* Recorded data *
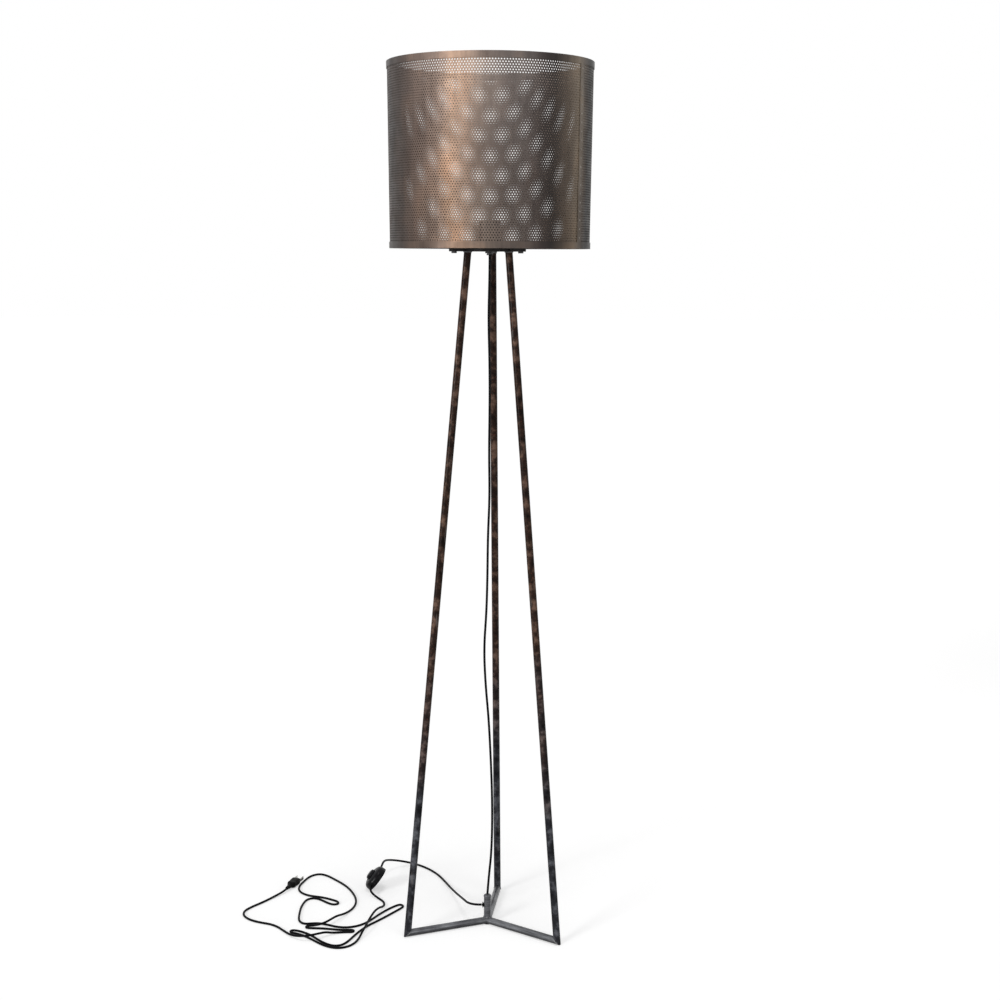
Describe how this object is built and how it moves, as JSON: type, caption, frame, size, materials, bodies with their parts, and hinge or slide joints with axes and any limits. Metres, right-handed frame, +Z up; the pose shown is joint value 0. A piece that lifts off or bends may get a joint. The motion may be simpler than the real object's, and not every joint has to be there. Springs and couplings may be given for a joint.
{
  "type": "floor lamp",
  "caption": "Floor lamp: perforated steel drum shade bolted over three leaning welded tubes and a radial tube base, with a hanging cord, a foot switch and a plug.",
  "frame": {"origin": "on the floor, on the common axis of the shade and the short middle post", "axes": "+Z up, +X to the right and +Y away from someone facing the lamp"},
  "size_m": [0.6389, 0.4722, 1.553],
  "materials": {
    "tube_steel": "dark waxed bare steel, brown-black with bluish scale",
    "bar_steel": "ground bare steel, clear sealed",
    "weld_steel": "ground weld bead",
    "plate_steel": "dark waxed steel plate",
    "shade_steel": "perforated steel sheet, bronze-grey patina",
    "band_steel": "plain steel band, brown heat patina",
    "rivet_steel": "domed rivet heads",
    "fastener_steel": "zinc plated steel",
    "holder_metal": "dark bronze finish",
    "liner_card": "pressed insulating card",
    "phenolic": "moulded phenolic",
    "brass": "bare brass",
    "black_plastic": "black moulded plastic",
    "button_plastic": "black moulded plastic",
    "black_rubber": "black flexible moulding",
    "blade_metal": "nickel plated brass",
    "spring_steel": "spring wire",
    "cord_black": "black flexible jacket"
  },
  "bodies": {
    "lamp": {"leg_back": "tube_steel", "leg_left": "tube_steel", "leg_right": "tube_steel", "base_bar_back": "bar_steel", "base_bar_left": "bar_steel", "base_bar_right": "bar_steel", "hub_post": "bar_steel", "post_cap": "bar_steel", "post_grommet": "black_rubber", "foot_welds": "weld_steel", "leg_top_welds": "weld_steel", "hub_weld": "weld_steel", "top_plate": "plate_steel", "shade_skin": "shade_steel", "shade_bottom_band": "band_steel", "shade_top_band": "band_steel", "shade_seam_lap": "band_steel", "seam_rivets": "rivet_steel", "shade_spider": "plate_steel", "plate_bolts": "fastener_steel", "plate_washers": "fastener_steel", "plate_nuts": "fastener_steel", "threaded_stem": "fastener_steel", "stem_nut_lower": "fastener_steel", "stem_nut_upper": "fastener_steel", "stem_bushing": "black_plastic", "lampholder_cap": "holder_metal", "lampholder_shell": "holder_metal", "lampholder_liner": "liner_card", "lampholder_block": "phenolic", "screw_shell": "brass", "centre_contact": "brass", "terminal_screws": "brass", "switch_base": "black_plastic", "switch_cover": "black_plastic", "switch_mechanism": "phenolic", "switch_screws": "fastener_steel", "switch_spring": "spring_steel", "plug_body": "black_rubber", "plug_blades": "blade_metal", "riser_cord": "cord_black", "post_cord": "cord_black", "switch_lead": "cord_black", "plug_lead": "cord_black", "stem_cord": "cord_black"},
    "button": {"switch_button": "button_plastic"}
  },
  "joints": [
    {"name": "button_press", "type": "slide", "parent": "lamp", "child": "button", "axis": [-0.7826, 0, 0.6225], "range_m": [-0.003, 0], "stiffness_N_per_m": 400, "springref_m": 0.0015, "deforming": ["switch_spring"]}
  ]
}
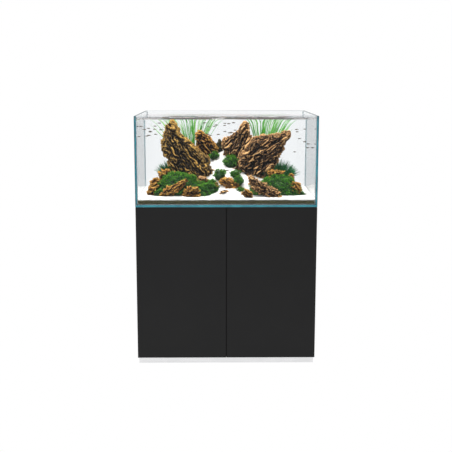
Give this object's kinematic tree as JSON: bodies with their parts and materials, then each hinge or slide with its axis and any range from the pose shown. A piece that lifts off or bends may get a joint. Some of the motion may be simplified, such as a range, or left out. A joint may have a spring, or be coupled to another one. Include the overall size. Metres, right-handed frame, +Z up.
{
  "type": "aquarium on stand",
  "caption": "Rimless open-top glass tank with an aquascape of rocks, moss and white sand, on a dark cabinet with two handleless hinged doors and a metal plinth.",
  "frame": {"origin": "middle of the footprint on the floor", "axes": "+X to the right seen from the front, +Y from the doors to the back, +Z up; the doors face -Y"},
  "size_m": [0.9, 0.6, 1.258],
  "materials": {
    "plinth_aluminium": "satin anodised",
    "cabinet_board": "satin lacquered board",
    "door_front": "satin lacquer, smooth",
    "black_plastic": "matt moulded",
    "zinc_hardware": "bright zinc plate",
    "hinge_steel": "nickel-plated steel",
    "foam": "closed-cell foam",
    "tank_glass": "polished clear float glass",
    "silicone": "clear neutral sealant",
    "soil": "granular dark soil",
    "sand": "fine white sand",
    "aquarium_rock": "rough weathered, pitted",
    "moss": "dense soft leaves",
    "grass_blades": "thin flexible leaves"
  },
  "bodies": {
    "stand": {"plinth_front": "plinth_aluminium", "plinth_rear": "plinth_aluminium", "plinth_left": "plinth_aluminium", "plinth_right": "plinth_aluminium", "plinth_cross": "plinth_aluminium", "board_left": "cabinet_board", "board_right": "cabinet_board", "board_bottom": "cabinet_board", "board_top": "cabinet_board", "board_divider": "cabinet_board", "board_back": "cabinet_board", "port_sleeves": "black_plastic", "shelf": "cabinet_board", "shelf_pins": "zinc_hardware", "angle_brackets": "zinc_hardware", "door_catches": "black_plastic", "hinge_arms_left": "hinge_steel", "hinge_arms_right": "hinge_steel", "hinge_screws": "zinc_hardware", "foam_mat": "foam", "pane_bottom": "tank_glass", "pane_front": "tank_glass", "pane_back": "tank_glass", "pane_left": "tank_glass", "pane_right": "tank_glass", "silicone_beads": "silicone", "soil_bed": "soil", "white_sand": "sand", "rock_left": "aquarium_rock", "rock_right": "aquarium_rock", "rock_centre": "aquarium_rock", "rock_back": "aquarium_rock", "stones_left": "aquarium_rock", "stones_front": "aquarium_rock", "stones_right": "aquarium_rock", "moss_left": "moss", "moss_right": "moss", "moss_tufts": "moss", "grass_left": "grass_blades", "grass_right": "grass_blades"},
    "left_door": {"door_left": "door_front", "hinge_cups_left": "hinge_steel", "strike_left": "zinc_hardware"},
    "right_door": {"door_right": "door_front", "hinge_cups_right": "hinge_steel", "strike_right": "zinc_hardware"}
  },
  "joints": [
    {"name": "left_door_hinge", "type": "hinge", "parent": "stand", "child": "left_door", "pos_m": [-0.442, -0.2885, 0.45], "axis": [0, 0, -1], "range_deg": [0, 95]},
    {"name": "right_door_hinge", "type": "hinge", "parent": "stand", "child": "right_door", "pos_m": [0.442, -0.2885, 0.45], "axis": [0, 0, 1], "range_deg": [0, 95]}
  ]
}
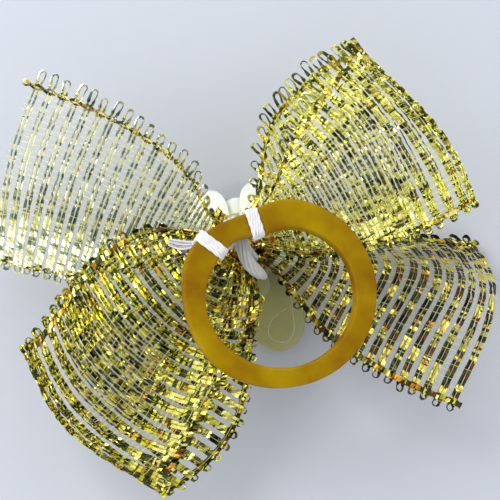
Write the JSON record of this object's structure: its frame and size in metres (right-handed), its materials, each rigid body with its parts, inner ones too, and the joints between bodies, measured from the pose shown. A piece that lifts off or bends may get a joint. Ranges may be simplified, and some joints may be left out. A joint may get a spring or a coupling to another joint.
{
  "type": "hair bow",
  "caption": "Small double-loop bow of gold mesh ribbon with cut tails, bound with white thread, a frosted flower on its front and a latex hair band on its back.",
  "frame": {"origin": "middle of the bow's bounding box, on the plane its flower rests on", "axes": "+Z from the flower on the front up to the band on the back, +X towards the right loop and tail, +Y towards the upper loop"},
  "size_m": [0.0414, 0.0388, 0.0134],
  "materials": {
    "gold_mesh": "open weave of bright gold metallic yarn",
    "gold_tape": "flat gold metallic tapes woven into the selvage",
    "white_thread": "soft multi-strand thread",
    "amber_latex": "waxy, slightly see-through",
    "frosted_plastic": "frosted, milky",
    "hot_melt_glue": "waxy, clear to milky"
  },
  "bodies": {
    "centre": {"loop_gather": "gold_mesh", "tail_gather": "gold_mesh", "centre_binding": "white_thread", "lashing_strand": "white_thread", "binding_knot": "white_thread", "thread_end_right": "white_thread", "thread_end_left": "white_thread", "flower_outer_petals": "frosted_plastic", "flower_inner_petals": "frosted_plastic", "flower_bead": "frosted_plastic", "hot_melt_pad": "hot_melt_glue"},
    "band": {"latex_band": "amber_latex", "band_lashing_left": "white_thread", "band_lashing_right": "white_thread"},
    "loop_upper_right": {"loop_upper_right_ribbon": "gold_mesh", "loop_upper_right_selvages": "gold_tape"},
    "loop_lower_left": {"loop_lower_left_ribbon": "gold_mesh", "loop_lower_left_selvages": "gold_tape"},
    "tail_upper_left": {"tail_upper_left_ribbon": "gold_mesh", "tail_upper_left_selvages": "gold_tape"},
    "tail_lower_right": {"tail_lower_right_ribbon": "gold_mesh", "tail_lower_right_selvages": "gold_tape"}
  },
  "joints": [
    {"name": "band_flip", "type": "hinge", "parent": "centre", "child": "band", "pos_m": [-0.00072, 0.00337, 0.0102], "axis": [-0.7803, -0.6097, 0.1392], "range_deg": [0, 95]},
    {"name": "loop_upper_right_flex", "type": "hinge", "parent": "centre", "child": "loop_upper_right", "pos_m": [0.00256, 0.00401, 0.0073], "axis": [0.5299, -0.848, 0], "range_deg": [-12, 3], "stiffness_Nm_per_rad": 0.002},
    {"name": "loop_lower_left_flex", "type": "hinge", "parent": "centre", "child": "loop_lower_left", "pos_m": [-0.00187, 0.00009, 0.0073], "axis": [-0.7771, 0.6293, 0], "range_deg": [-12, 5], "stiffness_Nm_per_rad": 0.002},
    {"name": "tail_upper_left_flex", "type": "hinge", "parent": "centre", "child": "tail_upper_left", "pos_m": [-0.00283, 0.00335, 0.0057], "axis": [0.309, 0.9511, 0], "range_deg": [-6, 8], "stiffness_Nm_per_rad": 0.002},
    {"name": "tail_lower_right_flex", "type": "hinge", "parent": "centre", "child": "tail_lower_right", "pos_m": [0.00286, 0.00144, 0.0057], "axis": [-0.3256, -0.9455, 0], "range_deg": [-6, 8], "stiffness_Nm_per_rad": 0.002}
  ]
}
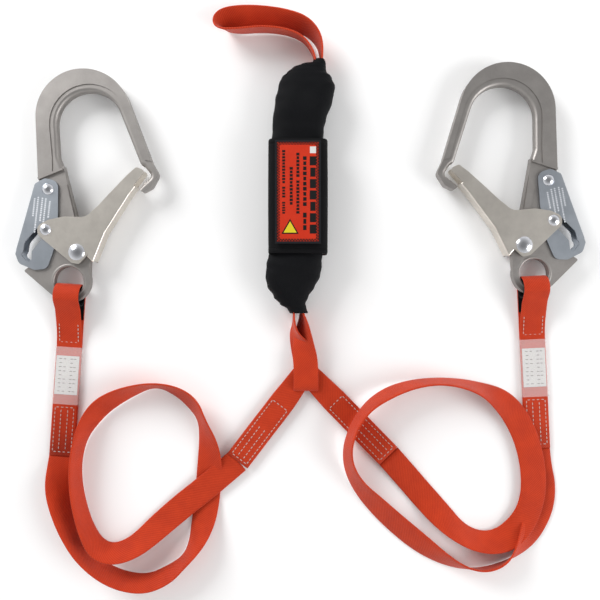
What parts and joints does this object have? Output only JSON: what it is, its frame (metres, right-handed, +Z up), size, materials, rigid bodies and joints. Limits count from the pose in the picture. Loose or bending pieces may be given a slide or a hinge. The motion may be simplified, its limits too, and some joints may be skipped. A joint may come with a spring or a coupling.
{
  "type": "shock absorbing lanyard",
  "caption": "Twin-leg shock absorbing lanyard with two large gated hooks, webbing legs, a pack that tears to slow a fall, and a harness loop.",
  "frame": {"origin": "centre of the footprint of the hooks, straps and pack as the lanyard lies flat, on the surface", "axes": "+Z up from the surface, +X across from the left hook to the right hook, +Y towards the harness loop"},
  "size_m": [0.5622, 0.5784, 0.0394],
  "materials": {
    "forged_steel": "satin",
    "plated_steel": "satin",
    "lever_steel": "satin",
    "rivet_steel": "polished",
    "spring_steel": "satin",
    "webbing": "woven",
    "black_fabric": "woven",
    "cover_fabric": "knitted",
    "label_white": "satin",
    "clear_sleeve": "clear",
    "tear_webbing": "woven",
    "fastener_tape": "hooked",
    "leaf": "satin",
    "label_red": "printed",
    "binding": "woven"
  },
  "bodies": {
    "root": {"left_web_eye": "webbing", "left_wear_pad": "black_fabric", "left_id_label": "label_white", "left_label_sleeve": "clear_sleeve", "left_leg_webbing": "webbing", "right_web_eye": "webbing", "right_wear_pad": "black_fabric", "right_id_label": "label_white", "right_label_sleeve": "clear_sleeve", "right_leg_webbing": "webbing", "harness_loop": "webbing", "absorber_cover": "cover_fabric", "absorber_upper_ply": "tear_webbing", "absorber_lower_ply": "tear_webbing", "label_wrap": "black_fabric", "fastener_hook_strip": "fastener_tape", "instruction_leaf_1": "leaf", "instruction_leaf_2": "leaf", "instruction_leaf_3": "leaf", "absorber_leg_loop": "webbing", "yoke_webbing": "webbing"},
    "label_flap": {"label_flap": "black_fabric", "label_print": "label_red", "label_binding": "binding", "fastener_loop_strip": "fastener_tape"},
    "left_hook": {"left_hook_body": "forged_steel", "left_gate_rivet": "rivet_steel", "left_gate_spring": "spring_steel", "left_lever_rivet": "rivet_steel"},
    "left_gate": {"left_gate": "plated_steel", "left_gate_pin": "rivet_steel"},
    "left_lever": {"left_lever": "lever_steel"},
    "right_hook": {"right_hook_body": "forged_steel", "right_gate_rivet": "rivet_steel", "right_gate_spring": "spring_steel", "right_lever_rivet": "rivet_steel"},
    "right_gate": {"right_gate": "plated_steel", "right_gate_pin": "rivet_steel"},
    "right_lever": {"right_lever": "lever_steel"}
  },
  "joints": [
    {"name": "left_hook_swing", "type": "hinge", "parent": "root", "child": "left_hook", "pos_m": [-0.23022, -0.05614, 0.0125], "axis": [0.9977, -0.068, 0], "range_deg": [0, 100]},
    {"name": "left_gate_hinge", "type": "hinge", "parent": "left_hook", "child": "left_gate", "pos_m": [-0.22016, -0.01342, 0.0125], "axis": [0, 0, 1], "range_deg": [0, 44], "stiffness_Nm_per_rad": 0.3, "springref_deg": -20.05},
    {"name": "left_lever_hinge", "type": "hinge", "parent": "left_hook", "child": "left_lever", "pos_m": [-0.24933, 0.04879, 0.0125], "axis": [0, 0, 1], "range_deg": [0, 12]},
    {"name": "right_hook_swing", "type": "hinge", "parent": "root", "child": "right_hook", "pos_m": [0.232, -0.04825, 0.0125], "axis": [0.9989, 0.0471, 0], "range_deg": [0, 100]},
    {"name": "right_gate_hinge", "type": "hinge", "parent": "right_hook", "child": "right_gate", "pos_m": [0.22019, -0.00625, 0.0125], "axis": [0, 0, -1], "range_deg": [0, 44], "stiffness_Nm_per_rad": 0.3, "springref_deg": -20.05},
    {"name": "right_lever_hinge", "type": "hinge", "parent": "right_hook", "child": "right_lever", "pos_m": [0.24478, 0.0579, 0.0125], "axis": [0, 0, -1], "range_deg": [0, 12]},
    {"name": "label_flap_hinge", "type": "hinge", "parent": "root", "child": "label_flap", "pos_m": [-0.02446, 0.04291, 0.0368], "axis": [0, -1, 0], "range_deg": [0, 160]}
  ],
  "couplings": [
    {"joint": "left_lever_hinge", "follows": "left_gate_hinge", "ratio": 0.27273},
    {"joint": "right_lever_hinge", "follows": "right_gate_hinge", "ratio": 0.27273}
  ]
}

* What you need to do *
Gather from the entries above all lines that include the string "each".

* Written answer *
Give this object's kinematic tree as JSON: bodies with their parts and materials, then each hinge or slide with its axis and any range from the pose shown. A piece that lifts off or bends may get a joint. Some of the motion may be simplified, such as a range, or left out. A joint may have a spring, or be coupled to another one. Include the overall size. Metres, right-handed frame, +Z up.
Write the JSON record of this object's structure: its frame and size in metres (right-handed), its materials, each rigid body with its parts, inner ones too, and the joints between bodies, measured from the pose shown. A piece that lifts off or bends may get a joint. Ranges may be simplified, and some joints may be left out. A joint may get a spring or a coupling to another joint.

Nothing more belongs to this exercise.